What do they do?   Want to change a child’s life? You should become an SEN Teacher… Special Educational Needs (SEN) Teachers work with children and young people who need extra support and guidance, to teach in a way that helps them reach their full potential. They provide general schooling to students who struggle with a range of emotional, physical, and mental difficulties, including anything from dyslexia and autism, to sensory impairments and problems with speech. An SEN Teacher could also work with students who are talented or gifted. They’re based in both mainstream and special needs schools and colleges, and could teach individuals on their own or in small groups. Typical duties for an SEN Teacher could include:
  • Teaching national curriculum subjects
  • Researching and creating lesson plans
  • Developing appropriate learning activities
  • Aiding teaching with specialised learning equipment
  • Assessing students’ progress and providing feedback
  • Encouraging and guiding development
  • Communicating with parents and specialist authorities

A love for teaching is just one of the key qualities you’ll need to become an SEN Teacher. You’ll also need to be resilient and committed, with an ability to deal with potentially challenging behaviour. If you can stay calm and under control in any kind of situation, SEN teaching could be for you. Because the students you’re working may have different learning styles and abilities, you’ll also need to be creative and inventive when it comes to your teaching methods – with an ability to come up with a variety of interactive techniques. Other key skills for an SEN teacher include:
  • Excellent communication skills
  • Observation skills
  • Energy and positivity
  • Organisation skills
  • Patience
  • Empathy


Junior SEN Teacher

Up to £22,000

SEN Teacher

Up to £32,000

SEN Coordinator

Up to £45,000

"I’ve pretty much known I wanted to teach from childhood. I mean, if you can teach your family how to play Monopoly at ten years old, what can’t you do?
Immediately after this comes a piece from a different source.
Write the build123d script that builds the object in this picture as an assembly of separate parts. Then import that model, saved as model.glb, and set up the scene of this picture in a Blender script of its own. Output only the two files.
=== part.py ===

Anyway, after my first position teaching in a primary school, I became more aware of those who couldn’t learn as easily as the rest of the class. And I noticed that paying more attention to these children helped their learning drastically. So I decided to do more and studied to be an SEN Teacher. Apart from being extremely rewarding, it’s also a great way for me to broaden my teaching techniques. The more challenging it is, the more I can make my creativity work harder. Success is all about and adapting your approach for each child."